## [Data extract]

--- --- ---

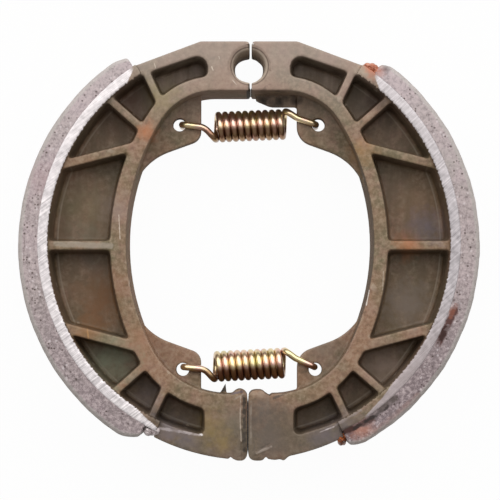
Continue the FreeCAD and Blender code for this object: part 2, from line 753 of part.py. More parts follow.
def run_down(profile, end, inward, drop):
    """The corner taken off one end: from the ground face down to the end face."""
    near = "(%s + %s)" % (end, inward)
    across = "(lining_radius * cos(%s) - (lining_radius - %s) * cos(%s))" % (near, drop, end)
    up = "(lining_radius * sin(%s) - (lining_radius - %s) * sin(%s))" % (near, drop, end)
    profile.polygon([
        ("lining_radius * cos(%s)" % near, "lining_radius * sin(%s)" % near, None),
        ("(lining_radius - %s) * cos(%s) - %s / 2" % (drop, end, across),
         "(lining_radius - %s) * sin(%s) - %s / 2" % (drop, end, up), None),
        ("(lining_radius + overrun) * cos(%s)" % end, "(lining_radius + overrun) * sin(%s)" % end, None),
    ])


def make_lining(label, side):
    """A bonded ring segment whose ends are run down and whose outer edges are ground off."""
    body = new_body(label)
    centre_y = "lining_centre_y_" + side
    start = "lining_start_" + side
    end = "(%s + lining_span)" % start
    bind(body, "Placement.Base.y", centre_y)
    profile = Profile(body, "lining_outline")
    inner_centre = ("lining_centre_x - table_centre_x", "table_centre_y - " + centre_y)
    inner = "(table_radius + bond_line)"
    draw_sector(profile, ("0", "0"), inner_centre, "lining_radius", inner, start, end)
    pad(body, "segment", profile, "shoe_width")
    ends = Profile(body, "end_outline")
    run_down(ends, start, "anchor_taper_" + side, "anchor_drop_" + side)
    run_down(ends, end, "-cam_taper_" + side, "cam_drop_" + side)
    cut_through(body, "run_down_ends", ends)
    corners = Profile(body, "corner_outline", "XZ_Plane")
    reach = "(lining_radius + overlap)"
    for sign in ("", "-"):
        corners.polygon([
            ("lining_radius - lining_chamfer - overlap", "%s(shoe_width / 2 + overlap)" % sign, None),
            (reach, "%s(shoe_width / 2 - lining_chamfer - overlap)" % sign, None),
            (reach, "%s(shoe_width / 2 + overlap)" % sign, None),
        ])
    groove = body.newObject("PartDesign::Groove", "ground_corners")
    groove.Profile = corners.sketch
    groove.ReferenceAxis = (corners.sketch, ["V_Axis"])
    groove.Angle = 360.0
    body.Tip = groove
    doc.recompute()
    return body


# Springs

def rounded_path(points, radii):
    """Straight runs through the points, joined at each inner point by a tangent arc."""
    edges = []
    start = points[0]
    for index, radius in enumerate(radii, 1):
        point = points[index]
        inward = (point - points[index - 1]).normalize()
        outward = (points[index + 1] - point).normalize()
        turn = inward.getAngle(outward)
        cut = radius * math.tan(turn / 2.0)
        first = point - inward * cut
        last = point + outward * cut
        bisector = (outward - inward).normalize()
        middle = point + bisector * (radius / math.cos(turn / 2.0) - radius)
        edges.append(Part.LineSegment(start, first).toShape())
        edges.append(Part.Arc(first, middle, last).toShape())
        start = last
    edges.append(Part.LineSegment(start, points[-1]).toShape())
    return edges


def hook_edges(end, side, frame):
    """The path of one hook, from the coil's end, over the ear's face and down through its eye.

    The frame turns the set's axes into the coil's. The path is drawn for the coil's
    right-hand end; the left-hand hook is the same path turned half round.
    """
    coil_radius = size("(coil_diameter - wire) / 2")
    pitch = size("coil_pitch")
    half_length = pitch * size("coil_turns") / 2.0
    lift = size("(web_thickness + wire) / 2 + hook_lift")
    climb = Vector(pitch, 0, 2.0 * math.pi * coil_radius).normalize()
    leave = Vector(half_length, coil_radius, 0)
    crest = leave + climb * (lift / climb.z)
    slope = math.radians(size("%s_hook_slope_%s" % (end, side)))
    bend = crest + Vector(math.cos(slope), -math.sin(slope), 0) * size("%s_hook_run_%s" % (end, side))

    outward = -1.0 if side == "left" else 1.0
    upward = -1.0 if end == "cam" else 1.0
    seat = math.radians(size(end + "_hook_seat"))
    offset = size("eye_radius - wire / 2 - hook_clearance")
    eye = Vector(outward * size(end + "_eye_x"), upward * size(end + "_eye_y"), 0)
    wire_in_eye = eye + Vector(-outward * math.cos(seat), math.sin(seat), 0) * offset
    local = frame.inverse().multVec(wire_in_eye) * outward
    over_eye = Vector(local.x, local.y, lift)
    tail = Vector(local.x, local.y, -size("web_thickness / 2 + hook_tail"))
    radii = [size("hook_turn"), size("hook_sweep"), size("hook_bend")]
    edges = rounded_path([leave, crest, bend, over_eye, tail], radii)
    if side == "left":
        for edge in edges:
            edge.rotate(Vector(0, 0, 0), Vector(0, 0, 1), 180.0)
    return edges


def make_spring(label, end):
    """A close-wound extension spring; its hooks pass through the eyes of both shoes.

    The wire's path is one helix with a hook at each end, and a circle is carried along it.
    """
    pitch = size("coil_pitch")
    length = pitch * size("coil_turns")
    place = Vector(size(end + "_spring_x"), size(end + "_spring_y"), 0)
    frame = Placement(place, Rotation(Vector(0, 0, 1), size(end + "_spring_tilt")))
    helix = Part.makeHelix(pitch, length, size("(coil_diameter - wire) / 2"))
    along_x = Rotation(Vector(0, -1, 0), Vector(0, 0, -1), Vector(1, 0, 0), "ZXY")
    helix.Placement = Placement(Vector(-length / 2.0, 0, 0), along_x)
    right = hook_edges(end, "right", frame)
    left = hook_edges(end, "left", frame)
    path = Part.Wire(Part.__sortEdges__(left + helix.Edges + right))
    start = min(right[-1].Vertexes, key=lambda vertex: vertex.Point.z).Point
    section = Part.Wire(Part.Circle(start, Vector(0, 0, 1), size("wire / 2")).toShape())
    spring = doc.addObject("Part::Feature", label)
    spring.Label = label
    spring.Shape = path.makePipeShell([section], True, True)
    spring.Placement = Placement(place + Vector(0, 0, size("shoe_width / 2")), frame.Rotation)
    print(label, "wire", round(path.Length, 1), "volume", round(spring.Shape.Volume, 1),
          "section times length", round(math.pi * size("wire / 2") ** 2 * path.Length, 1))
    return spring


casting_left = make_casting("shoe_casting_left", "left", add_fin)
casting_right = make_casting("shoe_casting_right", "right", add_skin)
turn_over(casting_right)
lining_left = make_lining("lining_left", "left")
bind(lining_left, "Placement.Base.x", "-lining_centre_x")
lining_right = make_lining("lining_right", "right")
turn_over(lining_right)
bind(lining_right, "Placement.Base.x", "lining_centre_x")
spring_anchor = make_spring("spring_anchor_side", "anchor")
spring_cam = make_spring("spring_cam_side", "cam")
doc.recompute()

for item in doc.Objects:
    if "Invalid" in item.State or "Error" in item.State:
        raise RuntimeError("%s did not build: %s" % (item.Label, item.State))
    if item.TypeId == "Sketcher::SketchObject" and not item.FullyConstrained:
        print("sketch with free sizes:", item.Label)

os.makedirs("parts", exist_ok=True)
for piece in (casting_left, casting_right, lining_left, lining_right, spring_anchor, spring_cam):
    if piece.Shape.isNull() or not piece.Shape.isValid():
        raise RuntimeError("%s has no valid shape" % piece.Label)
    piece.Shape.exportStep("parts/%s.step" % piece.Label)
    box = piece.Shape.BoundBox
    print("%-20s solids %d  volume %.0f  X %.2f..%.2f  Y %.2f..%.2f  Z %.2f..%.2f" % (
        piece.Label, len(piece.Shape.Solids), piece.Shape.Volume,
        box.XMin, box.XMax, box.YMin, box.YMax, box.ZMin, box.ZMax))
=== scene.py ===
# Drum brake shoe set lying flat on white paper, seen from above along the drum's axis.
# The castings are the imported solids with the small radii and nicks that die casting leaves,
# the linings are swept ring segments of the same size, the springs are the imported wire, and
# beads of squeezed-out glue sit at three of the linings' ends.
import math

import bpy
import numpy as np
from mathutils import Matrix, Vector


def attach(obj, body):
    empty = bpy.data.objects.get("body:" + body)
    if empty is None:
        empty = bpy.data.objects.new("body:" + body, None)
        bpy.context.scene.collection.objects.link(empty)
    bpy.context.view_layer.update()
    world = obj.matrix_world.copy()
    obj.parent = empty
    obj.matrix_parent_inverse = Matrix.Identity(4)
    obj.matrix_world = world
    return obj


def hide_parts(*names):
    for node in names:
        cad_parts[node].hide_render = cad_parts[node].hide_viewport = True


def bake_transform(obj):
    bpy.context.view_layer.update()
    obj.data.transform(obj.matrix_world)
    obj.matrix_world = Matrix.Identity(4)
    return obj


MM = 0.001

# Driving sizes of the set in millimetres, the same as the part's. Heights named FACE are counted
# from the mid-plane. X is given for the left shoe, and the right shoe has it the other way round.
WIDTH = 25.0
MID_HEIGHT = WIDTH / 2.0
CAST_FACE = 11.0
CAST_END = 50.0
TABLE_CENTRE = (-0.64, 2.0)
TABLE_RADIUS = 49.85
TABLE_THICKNESS = 2.6
FLOOR_EDGE_RADIUS = 45.55
WAIST_RADIUS = 55.0
WAIST_CENTRE = (25.67, 2.1)
OPENING_TOP = 38.2
OPENING_BOTTOM = -34.2
SEAT_HEIGHT = 44.05
LINING_RADIUS = 53.8
LINING_CENTRE = {"left": (-1.14, 1.0), "right": (-1.14, 1.26)}
LINING_ANGLES = {"left": (121.8, 241.2), "right": (125.1, 244.5)}
LINING_TAPER = {"left": (4.5, 5.3), "right": (3.0, 4.0)}
LINING_DROP = {"left": (1.0, 2.1), "right": (1.2, 1.2)}
LINING_CHAMFER = 0.8
GROUND_WAVE = {"left": 0.05, "right": 0.09}
BOND_LINE = 0.05
SIDE_SIGN = {"left": 1.0, "right": -1.0}

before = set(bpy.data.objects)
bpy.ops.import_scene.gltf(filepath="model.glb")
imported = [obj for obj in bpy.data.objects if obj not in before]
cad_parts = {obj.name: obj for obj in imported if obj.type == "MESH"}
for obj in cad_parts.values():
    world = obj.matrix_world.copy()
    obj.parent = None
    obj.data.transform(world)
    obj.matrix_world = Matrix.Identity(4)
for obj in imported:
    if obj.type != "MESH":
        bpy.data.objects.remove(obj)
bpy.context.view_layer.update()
scene = bpy.context.scene


# Shader helpers

def linear(colour):
    """An sRGB hex colour as linear red, green, blue and alpha."""
    channels = [int(colour[i:i + 2], 16) / 255.0 for i in (1, 3, 5)]
    return [c / 12.92 if c <= 0.04045 else ((c + 0.055) / 1.055) ** 2.4 for c in channels] + [1.0]


def add(tree, kind, output, inputs=(), **settings):
    """Adds a node with its settings and links, and gives one of its outputs if it has any.

    An input is a number, a hex colour, or the output that feeds it.
    """
    item = tree.nodes.new("ShaderNode" + kind)
    for name, value in settings.items():
        setattr(item, name, value)
    for name, value in dict(inputs).items():
        if isinstance(value, bpy.types.NodeSocket):
            tree.links.new(value, item.inputs[name])
        else:
            item.inputs[name].default_value = linear(value) if isinstance(value, str) else value
    return None if output is None else item.outputs[output]


def new_material(name):
    """An empty node material, with the piece's own coordinates in metres."""
    material = bpy.data.materials.new(name)
    material.use_nodes = True
    tree = material.node_tree
    tree.nodes.clear()
    return material, tree, add(tree, "TexCoord", "Object")


def per_mm(size):
    """The texture scale whose features are about this many millimetres across."""
    return 1.0 / (size * MM)


def ring_place(tree, place, side):
    """Distance from the table's centre, angle above the middle, and height from the mid-plane."""
    centre = (TABLE_CENTRE[0] * SIDE_SIGN[side] * MM, TABLE_CENTRE[1] * MM, MID_HEIGHT * MM)
    level = add(tree, "VectorMath", 0, {0: place, 1: centre}, operation="SUBTRACT")
    flat = add(tree, "VectorMath", 0, {0: level, 1: (1.0, 1.0, 0.0)}, operation="MULTIPLY")
    radius = add(tree, "VectorMath", "Value", {0: flat}, operation="LENGTH")
    across, along, up = add(tree, "SeparateXYZ", 0, {0: level}).node.outputs
    across = add(tree, "Math", 0, {0: across}, operation="ABSOLUTE")
    angle = add(tree, "Math", 0, {0: along, 1: across}, operation="ARCTAN2")
    height = add(tree, "Math", 0, {0: up}, operation="ABSOLUTE")
    return radius, angle, height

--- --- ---

## [Written task]
Filter lines by "True" and return each hit.

## [Answer below]
    spring.Shape = path.makePipeShell([section], True, True)
os.makedirs("parts", exist_ok=True)
        cad_parts[node].hide_render = cad_parts[node].hide_viewport = True
    material.use_nodes = True